Last night anger had it’s death grip around my heart for a bit. I had walked out of a situation where I felt entitled to my voice and thoughts being heard, neither felt true. Enter the strongman Anger to take my heart hostage leaving isolated and lonely.

This morning I read this passage and as it sank in I began to reflect on last night.

“You have heard that our ancestors were told, ‘You must not murder. If you commit murder, you are subject to judgment.’ But I say, if you are even angry with someone, you are subject to judgment! If you call someone an idiot, you are in danger of being brought before the court. And if you curse someone, you are in danger of the fires of hell.
Matthew 5:21-22

Something happens to us when we get angry with another person. It feeds self-centeredness, it dehumanizes me as I elevate my feelings/needs/desires above another persons. The anger doesn’t do anything to the other person, only to me.

Freedom from the prison of anger requires I walk back through the tangles of self-centeredness untying the bonding straps of my prison along the way. The agreements I’ve made saying I am entitled to this or that.

Last night I chose to take this journey and return to a state of less self-centered living. The result: reunion and reconcillation and a heart living free again.


  1. josh w

    I’m happy that you mention that word – entitlement. I’ve heard it expressed in similar language – anger is an emotion that follows an actual or perceived slight against one’s person or one’s friends. A slight can only be recognized if one also recognizes a sense of entitlement.
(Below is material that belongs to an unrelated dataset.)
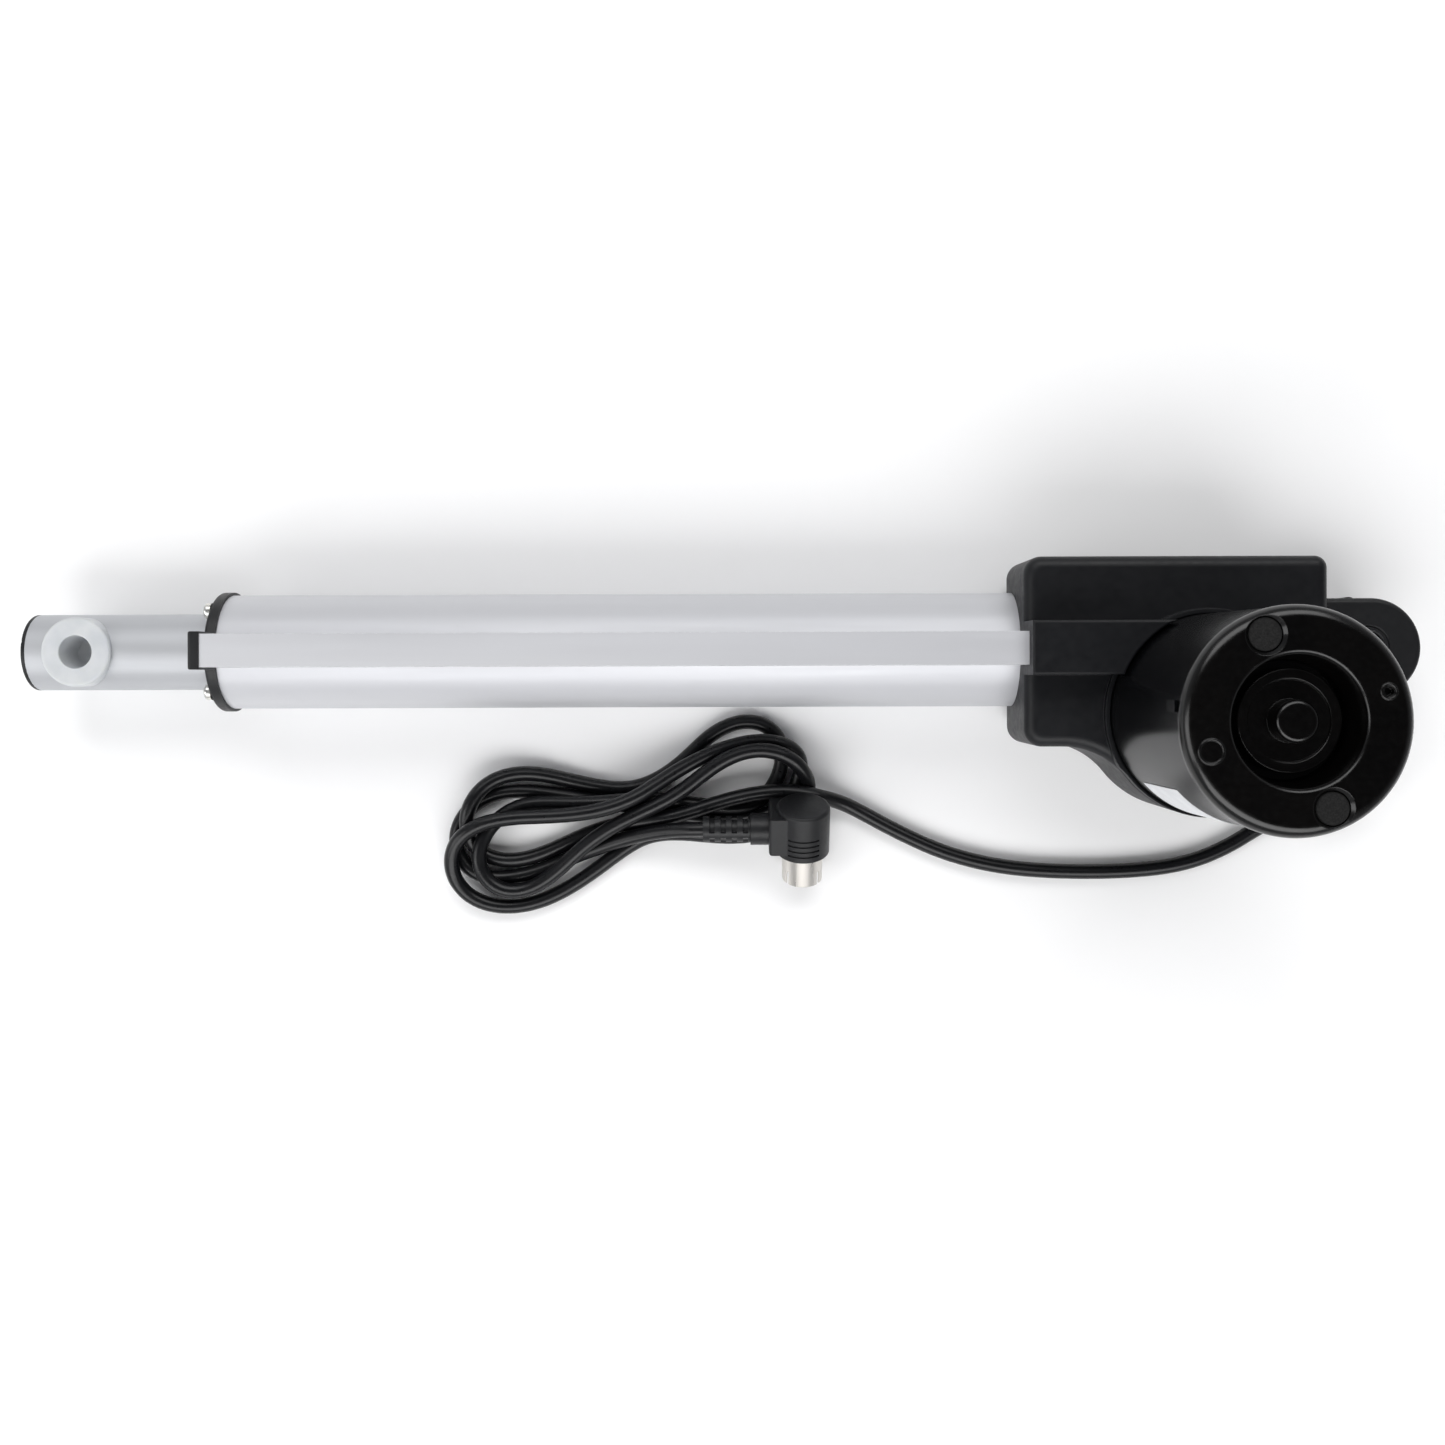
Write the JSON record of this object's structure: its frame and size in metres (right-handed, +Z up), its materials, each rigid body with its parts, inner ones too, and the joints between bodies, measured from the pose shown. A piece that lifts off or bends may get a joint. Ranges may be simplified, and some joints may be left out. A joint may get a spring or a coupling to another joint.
{
  "type": "linear actuator",
  "caption": "Electric linear actuator with an upright worm-gear motor, ribbed outer tube, sliding rod with eye, and a corded plug.",
  "frame": {"origin": "centre of the rear pivot hole, on the axis of the outer tube and rod", "axes": "+X from the rod's eye towards the rear pivot, along the tube; +Z up along the motor's axis and both pivot pins; the unit lies flat on a surface 21 mm below the origin"},
  "size_m": [0.4346, 0.1147, 0.1158],
  "materials": {
    "tube_aluminium": "satin anodised extrusion",
    "rod_aluminium": "fine drawn satin",
    "housing_black": "satin moulded nylon",
    "end_cap_black": "satin moulded",
    "can_black": "gloss black paint",
    "motor_cap_black": "satin moulded",
    "lug_black": "satin moulded",
    "white_nylon": "slightly translucent",
    "steel": "machined",
    "zinc_screw": "bright zinc",
    "rubber_black": "matt",
    "foam_grey": "open textured foam",
    "label_silver": "printed film",
    "board_green": "solder resist",
    "switch_black": "moulded",
    "copper": "enamelled wire and copper bars",
    "ferrite": "sintered",
    "bronze": "oiled sintered bronze",
    "carbon": "pressed carbon",
    "gear_acetal": "natural acetal",
    "cable_black": "smooth glossy PVC",
    "plug_black": "soft moulded PVC",
    "shell_nickel": "nickel-plated sheet",
    "pin_nickel": "plated brass"
  },
  "bodies": {
    "housing": {"housing_upper_shell": "housing_black", "housing_lower_cover": "housing_black", "housing_screws": "zinc_screw", "outer_tube": "tube_aluminium", "front_end_cap": "end_cap_black", "end_cap_screws": "zinc_screw", "rod_wiper": "rubber_black", "front_guide_bush": "gear_acetal", "limit_switch_board": "board_green", "limit_switches": "switch_black", "rear_lug": "lug_black", "rear_lug_bush": "end_cap_black", "motor_can": "can_black", "motor_end_cap": "motor_cap_black", "motor_cap_pads": "foam_grey", "motor_bolts": "steel", "motor_gasket": "rubber_black", "motor_magnets": "ferrite", "brush_holder": "switch_black", "brushes": "carbon", "lower_motor_bush": "bronze", "upper_motor_bush": "bronze", "worm_end_bush": "bronze", "worm_thrust_pad": "gear_acetal", "rating_label": "label_silver", "bearing_outer_rings": "steel", "bearing_balls": "steel", "cable_gland": "rubber_black", "cable": "cable_black", "cable_hank": "cable_black", "cable_tail": "cable_black", "plug_body": "plug_black", "plug_strain_relief": "plug_black", "plug_shell": "shell_nickel", "plug_insulator": "plug_black", "plug_pins": "pin_nickel"},
    "armature": {"motor_shaft": "steel", "worm": "steel", "armature_core": "steel", "armature_windings": "copper", "commutator": "copper"},
    "spindle": {"spindle": "steel", "spindle_front_guide": "gear_acetal", "spindle_lock_nut": "steel", "worm_wheel": "gear_acetal", "bearing_inner_rings": "steel"},
    "rod": {"inner_rod": "rod_aluminium", "rod_end_plug": "end_cap_black", "eye_bush_upper": "white_nylon", "eye_bush_lower": "white_nylon", "spindle_nut": "gear_acetal"}
  },
  "joints": [
    {"name": "motor_spin", "type": "hinge", "parent": "housing", "child": "armature", "pos_m": [-0.0535, -0.02, 0], "axis": [0, 0, 1], "range_deg": [0, 540000]},
    {"name": "spindle_spin", "type": "hinge", "parent": "housing", "child": "spindle", "pos_m": [0, 0, 0], "axis": [1, 0, 0], "range_deg": [0, 18000]},
    {"name": "rod_extend", "type": "slide", "parent": "housing", "child": "rod", "axis": [-1, 0, 0], "range_m": [0, 0.2]}
  ],
  "couplings": [
    {"joint": "spindle_spin", "follows": "motor_spin", "ratio": 0.033333},
    {"joint": "rod_extend", "follows": "motor_spin", "m_per_rad": 0.000021221}
  ]
}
    My thoughts are a bit jumbled right now, but I have been trying to meditate on two beatitudes: purity of heart and poverty of spirit. The latter seems very relevant to meditation on anger. To empty one’s self of all attachment to possessions, to all sense of entitlement, and see oneself as poor in spirit, having nothing at all but the Lord through his charity…

    … it has actually helped me to embrace a certain sort of spirituality when I am at work, especially in service, but I don’t want to drag on here, so I’ll end abruptly.